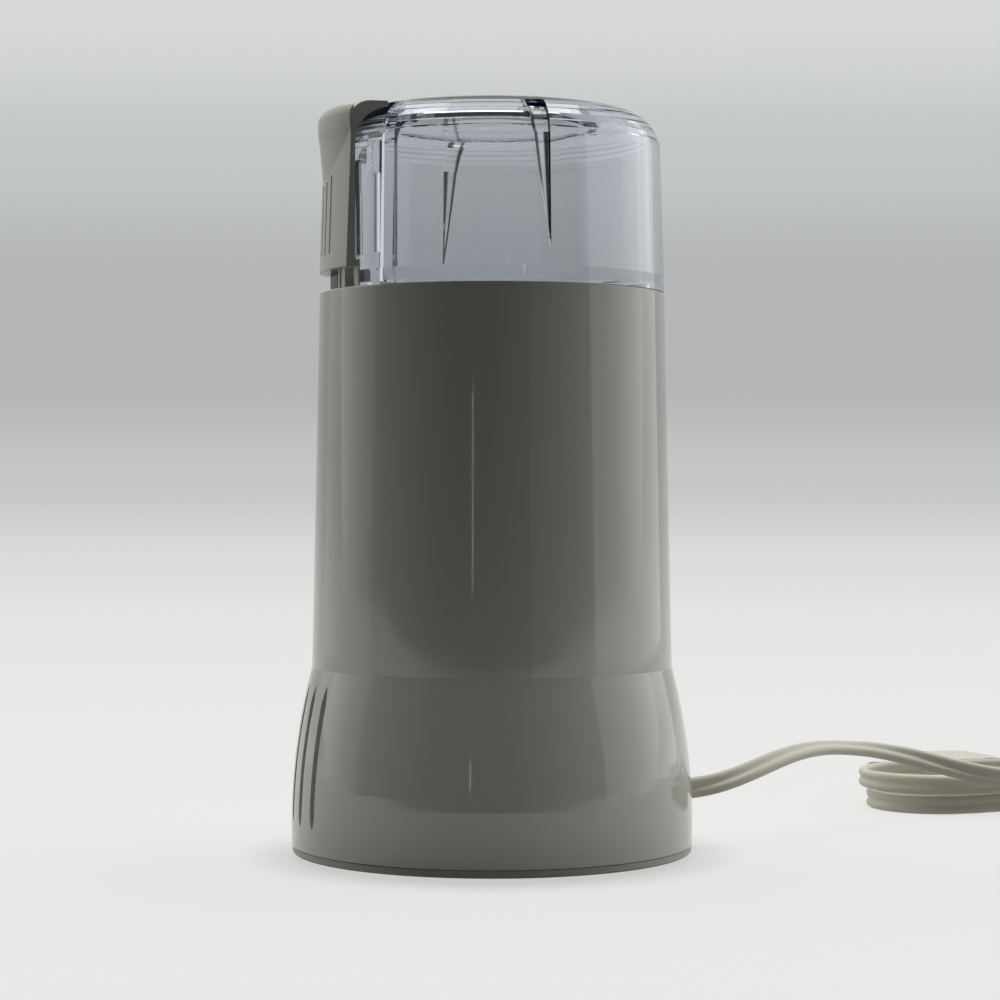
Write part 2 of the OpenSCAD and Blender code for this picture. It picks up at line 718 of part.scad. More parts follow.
module switch_bar() {
    sector = 2 * asin(bar_half / bar_tip_r) + 4;
    color([0.89, 0.885, 0.86]) difference() {
        union() {
            intersection() {
                front_sector(sector / 2) polygon(bar_section());
                translate([-bar_half, -top_r - 5, bar_bottom - 1])
                    cube([2 * bar_half, top_r + 5 - bar_tip_r * 0.72, total_h - bar_bottom + 2]);
            }
            thumb_nose();
            bar_stem();
            for (s = [-1, 1]) bar_peg(s);
        }
        for (i = [0:groove_count - 1])
            rotate([0, 0, (i - (groove_count - 1) / 2) * groove_pitch])
                grip_groove(bar_bottom + 3.7, groove_top(i));
    }
}

// Upright groove that keeps its depth as the bar tapers
module grip_groove(z0, z1) {
    translate([-groove_w / 2, 0, 0]) rotate([90, 0, 90]) linear_extrude(groove_w) polygon([
        [-top_r - 3, z0], [-lid_r(z0) + groove_depth, z0],
        [-lid_r(z1) + groove_depth, z1], [-top_r - 3, z1]
    ]);
}

// The grooves end on the nose's lower crease, highest at the sides
function groove_top(i) = nose_point - 1.2
    + 0.021 * pow((i - (groove_count - 1) / 2) * groove_pitch, 2) * 0.8;

// Nose for the thumb: rounder than the plate seen from above, so that it sinks
// into the plate along a curved crease
module thumb_nose() {
    foot = lid_r(nose_point);
    back = foot - nose_curve;             // how far its axis stands in front of the lid's
    swell = foot + nose_out;
    intersection() {
        difference() {
            translate([0, -back, 0]) front_sector(sector_of(bar_half, nose_curve)) polygon(concat(
                [[bar_in + 0.3 - back - 6, nose_point - 0.2], [foot - back, nose_point],
                 [foot - back + 0.7 * nose_out, nose_point + 0.53 * nose_h],
                 [foot - back + 0.92 * nose_out, nose_point + 0.64 * nose_h],
                 [swell - back, nose_point + 0.75 * nose_h]],
                arc(swell - back - 3.4, total_h - 3.6, 3.4, 8, 86, 6),
                [[bar_in + 0.3 - back - 6, total_h - 0.6]]
            ));
            translate([0, 0, nose_point - 1]) cylinder(r = bar_in + 0.3, h = nose_h + 2, $fn = 144);
        }
        translate([-bar_half, -swell - 2, nose_point - 1])
            cube([2 * bar_half, 20, nose_h + 2]);
    }
}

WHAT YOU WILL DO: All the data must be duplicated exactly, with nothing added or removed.

RESPONSE TO THE EXERCISE:
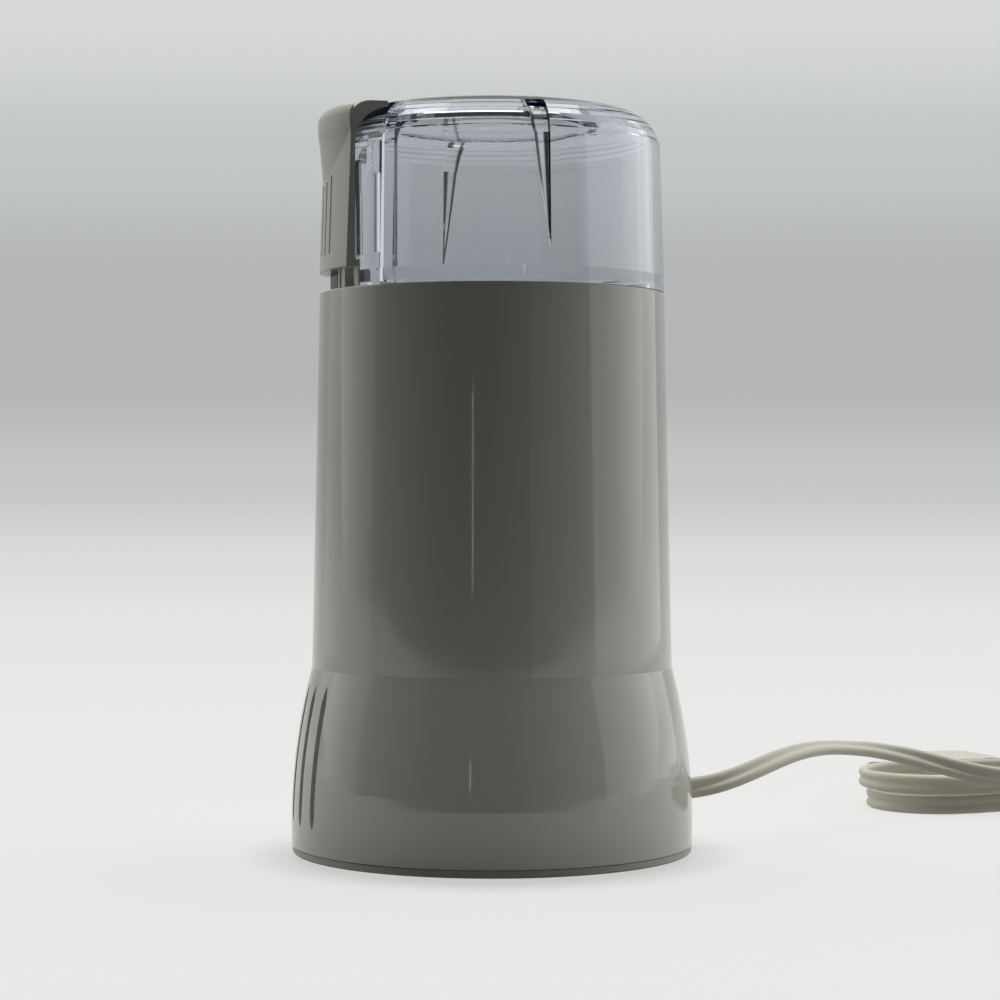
Write part 2 of the OpenSCAD and Blender code for this picture. It picks up at line 718 of part.scad. More parts follow.
module switch_bar() {
    sector = 2 * asin(bar_half / bar_tip_r) + 4;
    color([0.89, 0.885, 0.86]) difference() {
        union() {
            intersection() {
                front_sector(sector / 2) polygon(bar_section());
                translate([-bar_half, -top_r - 5, bar_bottom - 1])
                    cube([2 * bar_half, top_r + 5 - bar_tip_r * 0.72, total_h - bar_bottom + 2]);
            }
            thumb_nose();
            bar_stem();
            for (s = [-1, 1]) bar_peg(s);
        }
        for (i = [0:groove_count - 1])
            rotate([0, 0, (i - (groove_count - 1) / 2) * groove_pitch])
                grip_groove(bar_bottom + 3.7, groove_top(i));
    }
}

// Upright groove that keeps its depth as the bar tapers
module grip_groove(z0, z1) {
    translate([-groove_w / 2, 0, 0]) rotate([90, 0, 90]) linear_extrude(groove_w) polygon([
        [-top_r - 3, z0], [-lid_r(z0) + groove_depth, z0],
        [-lid_r(z1) + groove_depth, z1], [-top_r - 3, z1]
    ]);
}

// The grooves end on the nose's lower crease, highest at the sides
function groove_top(i) = nose_point - 1.2
    + 0.021 * pow((i - (groove_count - 1) / 2) * groove_pitch, 2) * 0.8;

// Nose for the thumb: rounder than the plate seen from above, so that it sinks
// into the plate along a curved crease
module thumb_nose() {
    foot = lid_r(nose_point);
    back = foot - nose_curve;             // how far its axis stands in front of the lid's
    swell = foot + nose_out;
    intersection() {
        difference() {
            translate([0, -back, 0]) front_sector(sector_of(bar_half, nose_curve)) polygon(concat(
                [[bar_in + 0.3 - back - 6, nose_point - 0.2], [foot - back, nose_point],
                 [foot - back + 0.7 * nose_out, nose_point + 0.53 * nose_h],
                 [foot - back + 0.92 * nose_out, nose_point + 0.64 * nose_h],
                 [swell - back, nose_point + 0.75 * nose_h]],
                arc(swell - back - 3.4, total_h - 3.6, 3.4, 8, 86, 6),
                [[bar_in + 0.3 - back - 6, total_h - 0.6]]
            ));
            translate([0, 0, nose_point - 1]) cylinder(r = bar_in + 0.3, h = nose_h + 2, $fn = 144);
        }
        translate([-bar_half, -swell - 2, nose_point - 1])
            cube([2 * bar_half, 20, nose_h + 2]);
    }
}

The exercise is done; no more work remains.